Hommage
La compagnie basée à Bafoussam a lu et mis en scène
les textes de l’auteur français le mois dernier à Yaoundé.
Lectures à la bibliothèque de l'IFC |
Jean Cocteau fait partie de
ces auteurs français dont on parle très souvent avec emphase sans pour autant
avoir lu, ou suffisamment lu. Une sorte d’injustice que la Compagnie Feugham de
Bafoussam a voulu quelque peu conjurer en mettant en espace et en lecture
quelques unes des œuvres de cet auteur prolifique et artiste de génie dont
l’amitié avec la chanteuse Edith Piaf a été telle qu’il a succombé d’une crise
cardiaque quelques heures seulement après le décès de celle-ci. C’était le 11
octobre 1963.
Cette commémoration, c’en
était bien une, a commencé à la médiathèque de l’Institut français. Où la
Compagnie avait par le passé déjà lu des textes de Boris Vian ou de Jean de la
Fontaine. Pour cette nouvelle rencontre avec les férus de lecture, Kouam Tawa
et Wakeu Fogaing ont choisi des extraits de «La difficulté d’être». Non sans
que, et pour la gouverne du public, le premier ait commencé par un texte de
présentation succincte de ce touche à tout de génie qu’était Cocteau. Son
compère pouvait alors continuer avec la lecture proprement dite. Qui a permis
pour ceux qui n’ont pas lu Cocteau de découvrir une parole éruptive d’un auteur
madré, en proie à une solitude dans une retraite de convalescence. D’où il
règle quelques comptes à cette bourgeoisie prompte à n’utiliser la bouche que
pour manger et dont le monde aseptisé n’est pas du goût de Cocteau.

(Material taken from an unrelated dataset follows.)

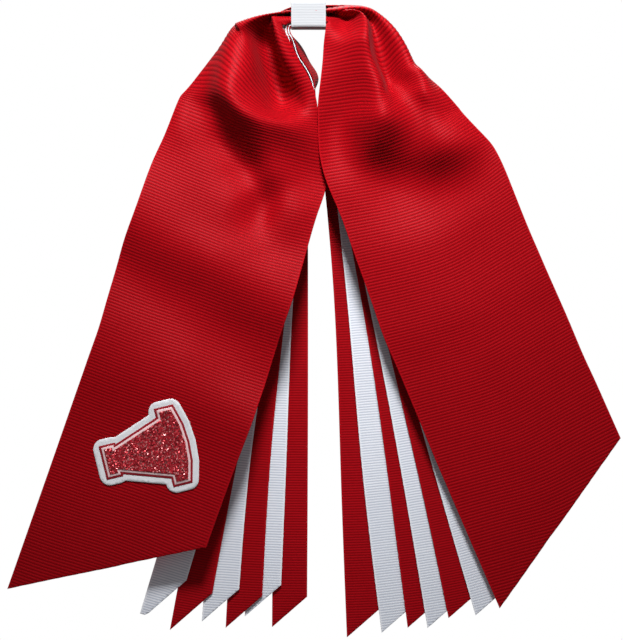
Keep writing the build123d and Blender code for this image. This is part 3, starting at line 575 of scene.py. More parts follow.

Au fil des textes convoqués,
l’on en apprendra également sur la conception de l’amitié par Cocteau, lui qui
après avoir côtoyé la haute classe et fréquenté les salons huppés a fini par
rejoindre la plèbe. Sans toutefois perdre ses amis au rang desquels un certain
Picasso dont il fait l’éloge dans ses écrits. Cocteau semble aussi avoir pris
conscience de son incompréhension par ses contemporains, lui qui le premier
reconnaissait que sa polyvalence n’était pas pour plaider en sa faveur au
moment d’attirer les faveurs du public. Toujours en écoutant Wakeu Fogaing lire
Cocteau, notamment sur le chapitre de la lecture, il est apparu que souvent, le
lecteur n’est pas prêt à recevoir le message de l’auteur. Lui si prompt à
critiquer alors qu’il gagnerait à relire avant de lâcher son venin.
Mise en espace de 'L'école des veuves' |
La 2è partie de cette
commémoration allait avoir pour théâtre la salle de spectacle de l’IFC. Où la
mise en scène du «Théâtre de poche» par Kouam Tawa a révélé un autre visage de
Cocteau. Avec des pièces de courte durée, l’on a appris sur les combats d’un
auteur ainsi que les intrigues qui sourdent dans les ménages. Rien de bien
nouveau sauf peut-être la façon de les décliner qui déclenche le rire tout en faisant
réfléchir. Les comédiens de la Compagnie ici ont été au rendez-vous, notamment
cet Armstrong Choupo qui depuis son passage à Yaoundé dans un one man show
(«L’unique chose à dire», un magnifique texte de Wakeu Fogaing) avait laissé
entrevoir un talent certain. Ceux qui étaient au spectacle ont sans doute
remarqué qu’il gagnerait à retourner plus souvent sur les planches. Tout comme
Denise Djuikom.
Des performances qui ont
sonné comme une invite à relire Cocteau. Ce qui n’est pas une mince victoire pour
cette compagnie qui, à l’annonce du spectacle avait soulevé chez quelque
spectateur une inquiétude à pouvoir s’attaquer sans conséquence à la montagne
Cocteau. C’était sans compter que redonner ses lettres de noblesse à un auteur
d’envergure est chevillé à Feugham qui avait déjà rappelé le souvenir du
Guinéen Williams Sassine en ce même lieu en 2011. Sans compter que depuis près
de deux décades, cette compagnie basée à Bafoussam s’échine au fil des
créations et des lectures à faire vivre l’art avec les moyens du bord avec à la
clé une reconnaissance internationale d’un travail qui, on l’espère, finira par
convaincre au Cameroun.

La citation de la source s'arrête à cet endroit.